Cambian calles estrechas, olvidos sistemáticos de los servicios municipales y ningún árbol por una zona residencial de tiendas y amplias avenidas. Y una casa más grande, claro.
En la comida del domingo el comentario general era que no había color. Hasta que, sin levantar los ojos del móvil, mi sobrino, 13 años, dijo que vale, que ahora tiene habitación propia -su “cueva”, que aún tiene a medio rematar-, pero que le gustaba más donde vivía antes: me conocían en todos los chinos, me ponían aceitunas en los bares sin tener que pedirlas. La gente, todo... el barrio, zanjó, como si dijera algo muy obvio.
Para el caso da igual Estrecho, Garrido o il quartiere de la Santa Croce de Florencia de Pratolini: “Éramos seres inocentes, confinados en nuestro barrio por la melancolía, la costumbre, el amor, por algo muy íntimo y receloso.”

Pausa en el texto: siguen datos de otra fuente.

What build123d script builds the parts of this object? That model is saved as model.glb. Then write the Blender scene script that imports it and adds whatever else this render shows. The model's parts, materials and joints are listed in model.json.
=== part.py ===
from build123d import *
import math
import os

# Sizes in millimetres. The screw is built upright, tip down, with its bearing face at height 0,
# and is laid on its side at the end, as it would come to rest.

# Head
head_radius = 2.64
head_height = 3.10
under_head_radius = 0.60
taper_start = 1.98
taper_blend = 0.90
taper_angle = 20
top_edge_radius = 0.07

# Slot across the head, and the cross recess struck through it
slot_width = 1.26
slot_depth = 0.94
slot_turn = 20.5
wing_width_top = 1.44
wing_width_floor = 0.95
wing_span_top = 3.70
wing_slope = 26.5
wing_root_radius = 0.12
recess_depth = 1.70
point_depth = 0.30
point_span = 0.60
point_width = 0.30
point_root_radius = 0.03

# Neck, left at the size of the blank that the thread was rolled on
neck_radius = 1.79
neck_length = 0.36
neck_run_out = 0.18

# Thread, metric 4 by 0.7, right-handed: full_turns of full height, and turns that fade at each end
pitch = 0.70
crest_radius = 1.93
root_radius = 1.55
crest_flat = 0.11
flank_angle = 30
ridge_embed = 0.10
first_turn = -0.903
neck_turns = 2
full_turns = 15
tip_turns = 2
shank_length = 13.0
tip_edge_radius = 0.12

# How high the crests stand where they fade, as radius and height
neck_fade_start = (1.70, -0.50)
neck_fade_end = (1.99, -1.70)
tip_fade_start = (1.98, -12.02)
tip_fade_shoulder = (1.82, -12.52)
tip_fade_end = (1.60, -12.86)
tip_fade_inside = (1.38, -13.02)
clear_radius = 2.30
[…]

Vivir en Madrid no es igual que vivir en Salamanca, por suerte para nuestros bolsillos, pero al final todo se resume en lo mismo: el barrio chico, el suelo más habitual en nuestro ir y venir; y el barrio grande. Uno y otro son nuestras rutinas, paisaje, calles, tiendas, bares y sobre todo la gente.
Pienso que antes las ciudades tenían más alma porque la gente se conocía más. Y, quizá, también había más gente generosamente dispuesta a darse a conocer.
Porque antes de que por la calle fuéramos más pendientes del móvil que de otra cosa, aún podías cruzarte con Adares y su bandolera cargada de poemas, observar el trajinar del limpia de Las Torres o, si tenías suerte, que el gran Willy Herráez te contara un chascarrillo de los suyos: ¡ya están aquí los jodíos peliculeros!, gritaba fernangomecianamente cada vez que me acercaba trípode al hombro por la Plaza Mayor camino de alguna rueda de prensa.
Cuando falte todo eso, aquella persona a quien saludas sin estar del todo seguro de qué la conoces, pero sabes que es del barrio, de toda la vida; cuando vayan desapareciendo las esquinas, las tiendas de siempre, quizá seamos menos nosotros.
Por eso es estupendo que al fin haya un plan que mantenga rótulos comerciales cargados de historia, aun cuando la tienda ya no exista. Para quedar en las escaleras de Feldy o explicar que viste a no sé quién por la esquina de ARA o por delante de La Cibeles, la nuestra.
Porque a lo mejor ser de un sitio se resume en poco más que eso. La cajera que se sonríe porque en tu cesta nunca falta el chocolate, el saludo del barrendero cada mañana cuando te ve ir siempre un poco tarde. Que Cristóbal o Inma o Baldo te pongan leche fría en el café sin preguntar. Con problemas, claro. Por eso deberíamos cuidarnos entre todos un poco más. Es lo que tenemos. El barrio.